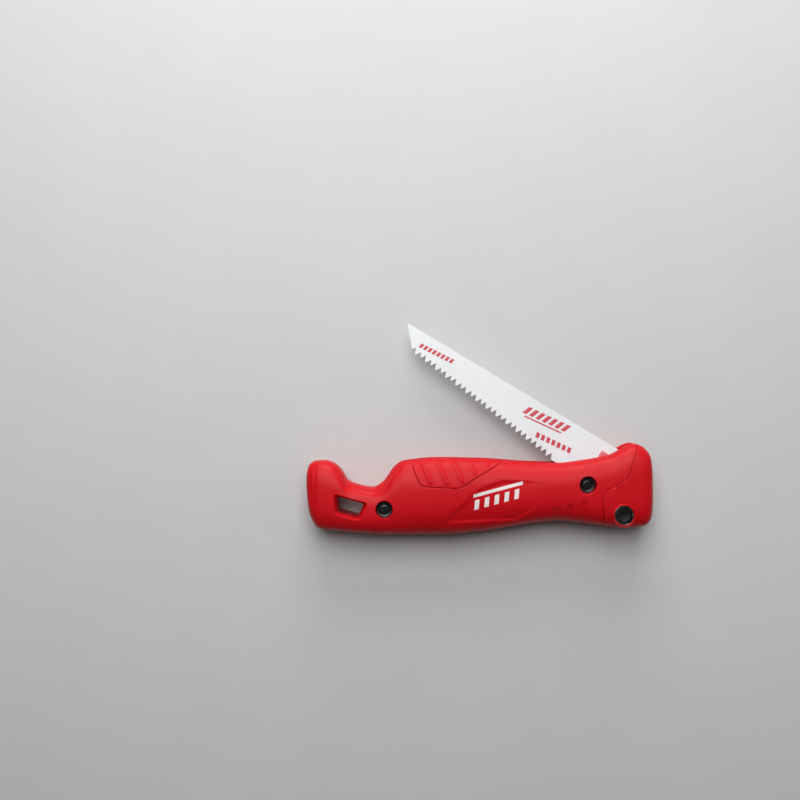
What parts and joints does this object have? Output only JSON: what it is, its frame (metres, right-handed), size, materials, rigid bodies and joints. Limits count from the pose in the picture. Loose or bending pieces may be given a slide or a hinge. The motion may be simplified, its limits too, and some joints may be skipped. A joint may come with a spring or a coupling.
{
  "type": "folding drywall saw",
  "caption": "Folding drywall saw: two-shell handle with finger notch and lanyard hole, white pointed toothed blade on a hidden pivot, push-button lock, sprung blade release.",
  "frame": {"origin": "on the flat of the rear side, straight under the fold axis; the saw lies on that side", "axes": "+Z out of the rest surface along the fold axis, handle runs along -X, blade opens through +Y towards +X"},
  "size_m": [0.197, 0.1212, 0.03],
  "materials": {
    "red_plastic": "red moulded plastic, satin, with soft mould marks",
    "grip_rubber": "red soft grip with slanted grooves, matt",
    "red_metal": "red painted steel, satin",
    "blade_coat": "white non-stick coating over steel with a red print",
    "black_plastic": "black plastic, satin",
    "black_screw": "black oxide steel, a little shiny",
    "brass": "turned brass",
    "spring_steel": "spring steel, dull",
    "bright_steel": "bright turned steel ring",
    "steel": "rolled and punched steel"
  },
  "bodies": {
    "handle": {"butt_insert": "brass", "butt_screw": "black_screw", "button_bezel": "bright_steel", "button_spring": "spring_steel", "detent_ball": "steel", "front_grip_pad": "grip_rubber", "front_liner": "steel", "front_nose_cap": "red_plastic", "front_pivot_washer": "brass", "front_shell": "red_plastic", "front_shell_screw": "black_screw", "leaf_rivet_1": "steel", "leaf_rivet_2": "steel", "lock_leaf": "spring_steel", "pivot_pin": "steel", "rear_grip_pad": "grip_rubber", "rear_liner": "steel", "rear_nose_cap": "red_plastic", "rear_pivot_washer": "brass", "rear_shell": "red_plastic", "rear_shell_screw": "black_screw", "spacer_rivet_1": "steel", "spacer_rivet_2": "steel", "spacer_rivet_3": "steel", "spine_spacer": "black_plastic", "stop_pin_closed": "steel", "stop_pin_open": "steel"},
    "blade_arm": {"saw_blade": "blade_coat", "front_clamp_plate": "red_metal", "rear_clamp_plate": "red_metal", "clamp_core": "steel", "pivot_bush": "brass", "clamp_rivet_1": "steel", "clamp_rivet_2": "steel", "clamp_rivet_3": "steel", "clamp_rivet_4": "steel"},
    "lock_button": {"lock_button": "black_plastic"},
    "release": {"release_slider": "red_metal"},
    "tang_pin": {"tang_pin": "steel"}
  },
  "joints": [
    {"name": "fold", "type": "hinge", "parent": "handle", "child": "blade_arm", "pos_m": [0, 0, 0.015], "axis": [0, 0, -1], "range_deg": [-31, 149]},
    {"name": "button_press", "type": "slide", "parent": "handle", "child": "lock_button", "axis": [0, 0, -1], "range_m": [0, 0.003], "stiffness_N_per_m": 800, "springref_m": -0.002, "deforming": ["button_spring"]},
    {"name": "release_slide", "type": "slide", "parent": "blade_arm", "child": "release", "axis": [-0.8572, 0.515, 0], "range_m": [0, 0.003], "stiffness_N_per_m": 500, "springref_m": -0.002},
    {"name": "tang_pin_lift", "type": "slide", "parent": "blade_arm", "child": "tang_pin", "axis": [0, 0, 1], "range_m": [0, 0.0012]}
  ],
  "couplings": [
    {"joint": "tang_pin_lift", "follows": "release_slide", "ratio": 0.4}
  ]
}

Problem to work on =>
Quote each line of the listing above exactly.

Full output =>
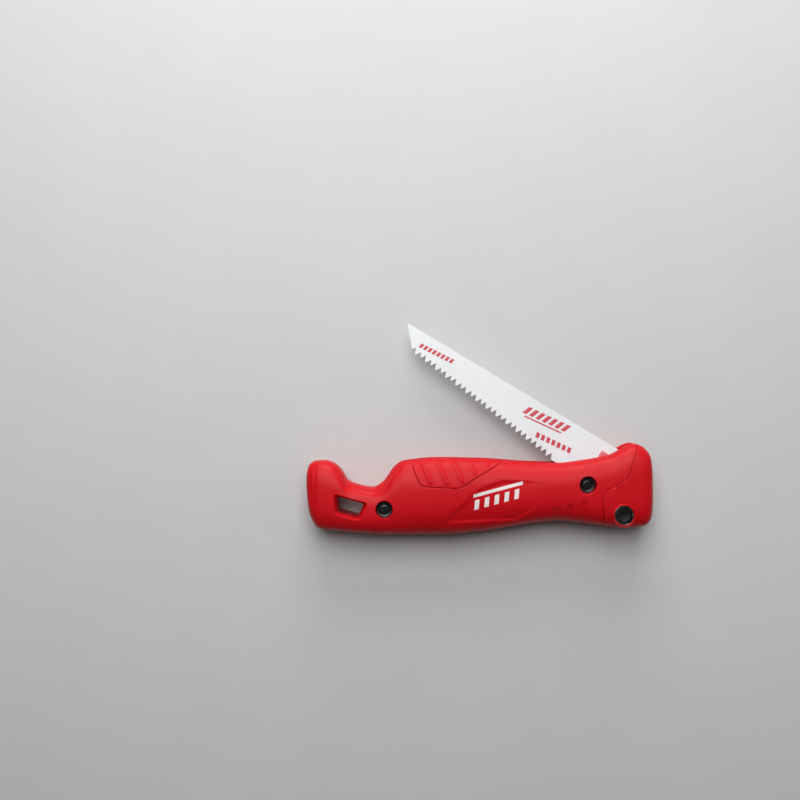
What parts and joints does this object have? Output only JSON: what it is, its frame (metres, right-handed), size, materials, rigid bodies and joints. Limits count from the pose in the picture. Loose or bending pieces may be given a slide or a hinge. The motion may be simplified, its limits too, and some joints may be skipped. A joint may come with a spring or a coupling.
{
  "type": "folding drywall saw",
  "caption": "Folding drywall saw: two-shell handle with finger notch and lanyard hole, white pointed toothed blade on a hidden pivot, push-button lock, sprung blade release.",
  "frame": {"origin": "on the flat of the rear side, straight under the fold axis; the saw lies on that side", "axes": "+Z out of the rest surface along the fold axis, handle runs along -X, blade opens through +Y towards +X"},
  "size_m": [0.197, 0.1212, 0.03],
  "materials": {
    "red_plastic": "red moulded plastic, satin, with soft mould marks",
    "grip_rubber": "red soft grip with slanted grooves, matt",
    "red_metal": "red painted steel, satin",
    "blade_coat": "white non-stick coating over steel with a red print",
    "black_plastic": "black plastic, satin",
    "black_screw": "black oxide steel, a little shiny",
    "brass": "turned brass",
    "spring_steel": "spring steel, dull",
    "bright_steel": "bright turned steel ring",
    "steel": "rolled and punched steel"
  },
  "bodies": {
    "handle": {"butt_insert": "brass", "butt_screw": "black_screw", "button_bezel": "bright_steel", "button_spring": "spring_steel", "detent_ball": "steel", "front_grip_pad": "grip_rubber", "front_liner": "steel", "front_nose_cap": "red_plastic", "front_pivot_washer": "brass", "front_shell": "red_plastic", "front_shell_screw": "black_screw", "leaf_rivet_1": "steel", "leaf_rivet_2": "steel", "lock_leaf": "spring_steel", "pivot_pin": "steel", "rear_grip_pad": "grip_rubber", "rear_liner": "steel", "rear_nose_cap": "red_plastic", "rear_pivot_washer": "brass", "rear_shell": "red_plastic", "rear_shell_screw": "black_screw", "spacer_rivet_1": "steel", "spacer_rivet_2": "steel", "spacer_rivet_3": "steel", "spine_spacer": "black_plastic", "stop_pin_closed": "steel", "stop_pin_open": "steel"},
    "blade_arm": {"saw_blade": "blade_coat", "front_clamp_plate": "red_metal", "rear_clamp_plate": "red_metal", "clamp_core": "steel", "pivot_bush": "brass", "clamp_rivet_1": "steel", "clamp_rivet_2": "steel", "clamp_rivet_3": "steel", "clamp_rivet_4": "steel"},
    "lock_button": {"lock_button": "black_plastic"},
    "release": {"release_slider": "red_metal"},
    "tang_pin": {"tang_pin": "steel"}
  },
  "joints": [
    {"name": "fold", "type": "hinge", "parent": "handle", "child": "blade_arm", "pos_m": [0, 0, 0.015], "axis": [0, 0, -1], "range_deg": [-31, 149]},
    {"name": "button_press", "type": "slide", "parent": "handle", "child": "lock_button", "axis": [0, 0, -1], "range_m": [0, 0.003], "stiffness_N_per_m": 800, "springref_m": -0.002, "deforming": ["button_spring"]},
    {"name": "release_slide", "type": "slide", "parent": "blade_arm", "child": "release", "axis": [-0.8572, 0.515, 0], "range_m": [0, 0.003], "stiffness_N_per_m": 500, "springref_m": -0.002},
    {"name": "tang_pin_lift", "type": "slide", "parent": "blade_arm", "child": "tang_pin", "axis": [0, 0, 1], "range_m": [0, 0.0012]}
  ],
  "couplings": [
    {"joint": "tang_pin_lift", "follows": "release_slide", "ratio": 0.4}
  ]
}